** start PROVIDED DATA **

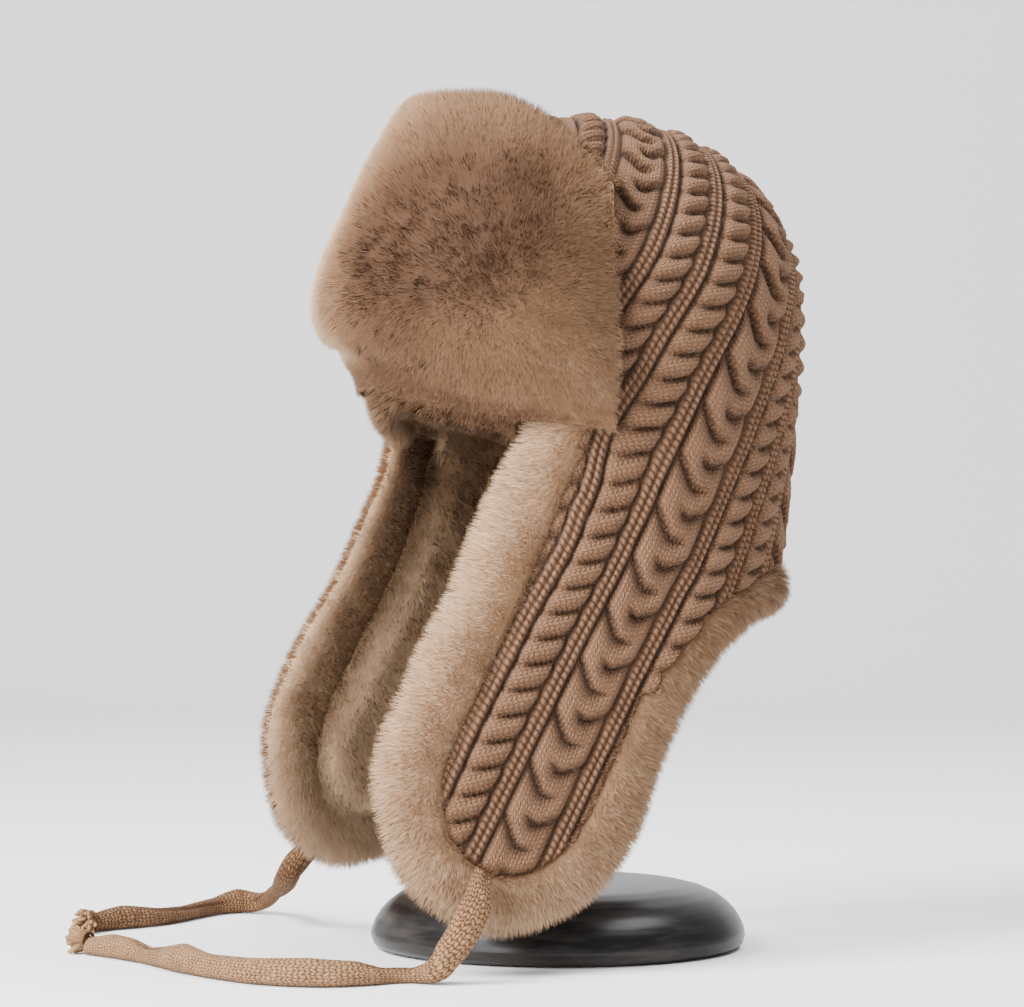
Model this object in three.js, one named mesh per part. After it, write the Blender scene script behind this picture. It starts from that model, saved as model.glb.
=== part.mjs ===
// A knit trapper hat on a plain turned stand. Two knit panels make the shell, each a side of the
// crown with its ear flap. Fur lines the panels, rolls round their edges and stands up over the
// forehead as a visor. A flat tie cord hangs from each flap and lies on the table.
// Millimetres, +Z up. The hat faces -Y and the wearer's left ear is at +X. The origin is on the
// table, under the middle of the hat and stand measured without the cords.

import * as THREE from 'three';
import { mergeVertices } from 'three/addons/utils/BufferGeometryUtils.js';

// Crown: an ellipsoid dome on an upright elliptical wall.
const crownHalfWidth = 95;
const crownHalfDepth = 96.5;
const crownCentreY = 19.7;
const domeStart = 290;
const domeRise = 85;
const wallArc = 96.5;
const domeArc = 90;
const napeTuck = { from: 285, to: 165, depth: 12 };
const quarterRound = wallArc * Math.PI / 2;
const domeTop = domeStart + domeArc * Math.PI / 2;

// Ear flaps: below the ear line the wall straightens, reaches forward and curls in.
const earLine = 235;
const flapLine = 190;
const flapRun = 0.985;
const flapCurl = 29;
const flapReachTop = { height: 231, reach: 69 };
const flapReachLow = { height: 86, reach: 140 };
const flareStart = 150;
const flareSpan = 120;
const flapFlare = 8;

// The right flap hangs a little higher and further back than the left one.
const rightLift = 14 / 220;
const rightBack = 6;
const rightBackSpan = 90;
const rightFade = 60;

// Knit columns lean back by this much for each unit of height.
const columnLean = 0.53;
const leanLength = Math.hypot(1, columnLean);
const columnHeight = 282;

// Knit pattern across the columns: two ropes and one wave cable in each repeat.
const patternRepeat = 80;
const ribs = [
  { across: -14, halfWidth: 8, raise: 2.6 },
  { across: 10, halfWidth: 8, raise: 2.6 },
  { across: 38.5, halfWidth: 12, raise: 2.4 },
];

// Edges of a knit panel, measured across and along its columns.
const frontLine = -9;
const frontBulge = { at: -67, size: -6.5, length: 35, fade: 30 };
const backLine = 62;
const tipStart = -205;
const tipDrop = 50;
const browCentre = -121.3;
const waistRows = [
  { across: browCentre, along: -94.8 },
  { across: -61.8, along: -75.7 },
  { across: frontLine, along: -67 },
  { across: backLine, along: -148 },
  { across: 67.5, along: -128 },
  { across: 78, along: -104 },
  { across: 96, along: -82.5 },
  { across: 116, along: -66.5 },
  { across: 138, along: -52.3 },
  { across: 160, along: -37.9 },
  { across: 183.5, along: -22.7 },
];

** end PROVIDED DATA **

JOB
Write the data back out verbatim.

WORKED ANSWER
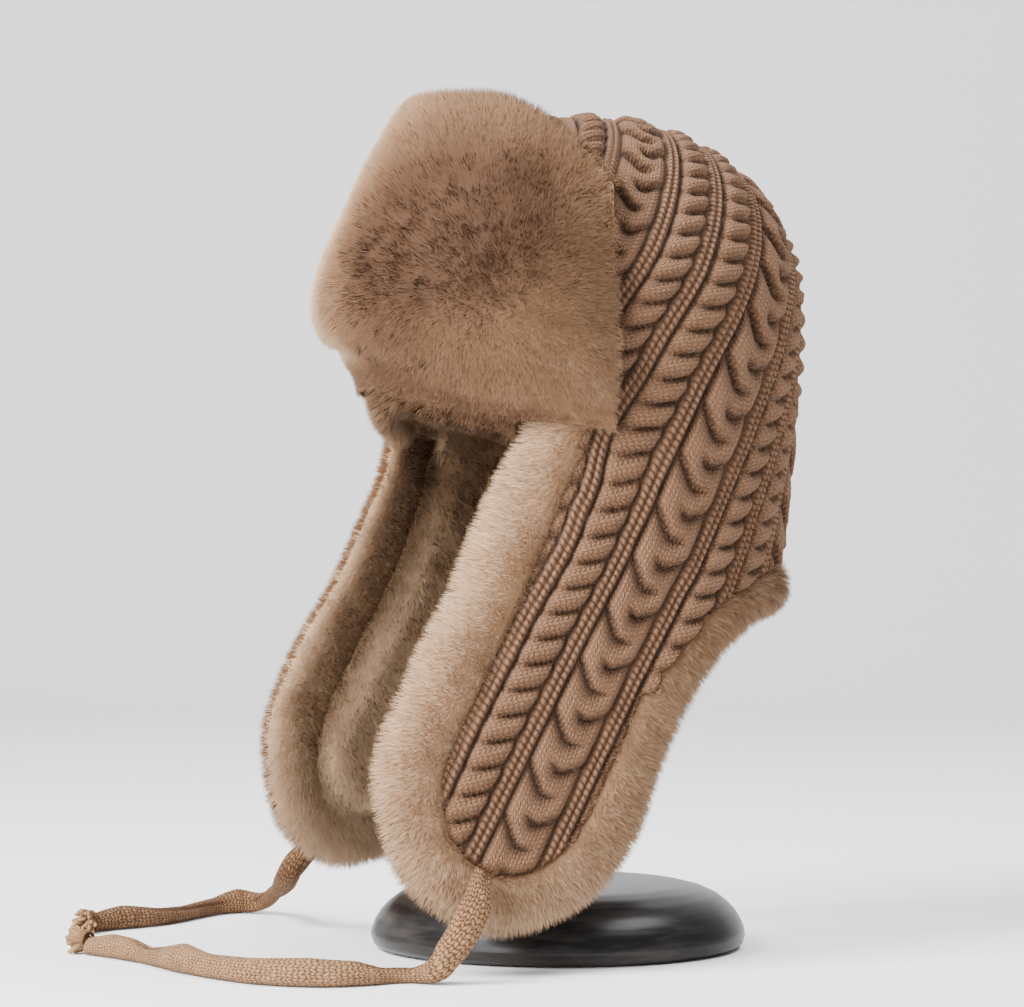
Model this object in three.js, one named mesh per part. After it, write the Blender scene script behind this picture. It starts from that model, saved as model.glb.
=== part.mjs ===
// A knit trapper hat on a plain turned stand. Two knit panels make the shell, each a side of the
// crown with its ear flap. Fur lines the panels, rolls round their edges and stands up over the
// forehead as a visor. A flat tie cord hangs from each flap and lies on the table.
// Millimetres, +Z up. The hat faces -Y and the wearer's left ear is at +X. The origin is on the
// table, under the middle of the hat and stand measured without the cords.

import * as THREE from 'three';
import { mergeVertices } from 'three/addons/utils/BufferGeometryUtils.js';

// Crown: an ellipsoid dome on an upright elliptical wall.
const crownHalfWidth = 95;
const crownHalfDepth = 96.5;
const crownCentreY = 19.7;
const domeStart = 290;
const domeRise = 85;
const wallArc = 96.5;
const domeArc = 90;
const napeTuck = { from: 285, to: 165, depth: 12 };
const quarterRound = wallArc * Math.PI / 2;
const domeTop = domeStart + domeArc * Math.PI / 2;

// Ear flaps: below the ear line the wall straightens, reaches forward and curls in.
const earLine = 235;
const flapLine = 190;
const flapRun = 0.985;
const flapCurl = 29;
const flapReachTop = { height: 231, reach: 69 };
const flapReachLow = { height: 86, reach: 140 };
const flareStart = 150;
const flareSpan = 120;
const flapFlare = 8;

// The right flap hangs a little higher and further back than the left one.
const rightLift = 14 / 220;
const rightBack = 6;
const rightBackSpan = 90;
const rightFade = 60;

// Knit columns lean back by this much for each unit of height.
const columnLean = 0.53;
const leanLength = Math.hypot(1, columnLean);
const columnHeight = 282;

// Knit pattern across the columns: two ropes and one wave cable in each repeat.
const patternRepeat = 80;
const ribs = [
  { across: -14, halfWidth: 8, raise: 2.6 },
  { across: 10, halfWidth: 8, raise: 2.6 },
  { across: 38.5, halfWidth: 12, raise: 2.4 },
];

// Edges of a knit panel, measured across and along its columns.
const frontLine = -9;
const frontBulge = { at: -67, size: -6.5, length: 35, fade: 30 };
const backLine = 62;
const tipStart = -205;
const tipDrop = 50;
const browCentre = -121.3;
const waistRows = [
  { across: browCentre, along: -94.8 },
  { across: -61.8, along: -75.7 },
  { across: frontLine, along: -67 },
  { across: backLine, along: -148 },
  { across: 67.5, along: -128 },
  { across: 78, along: -104 },
  { across: 96, along: -82.5 },
  { across: 116, along: -66.5 },
  { across: 138, along: -52.3 },
  { across: 160, along: -37.9 },
  { across: 183.5, along: -22.7 },
];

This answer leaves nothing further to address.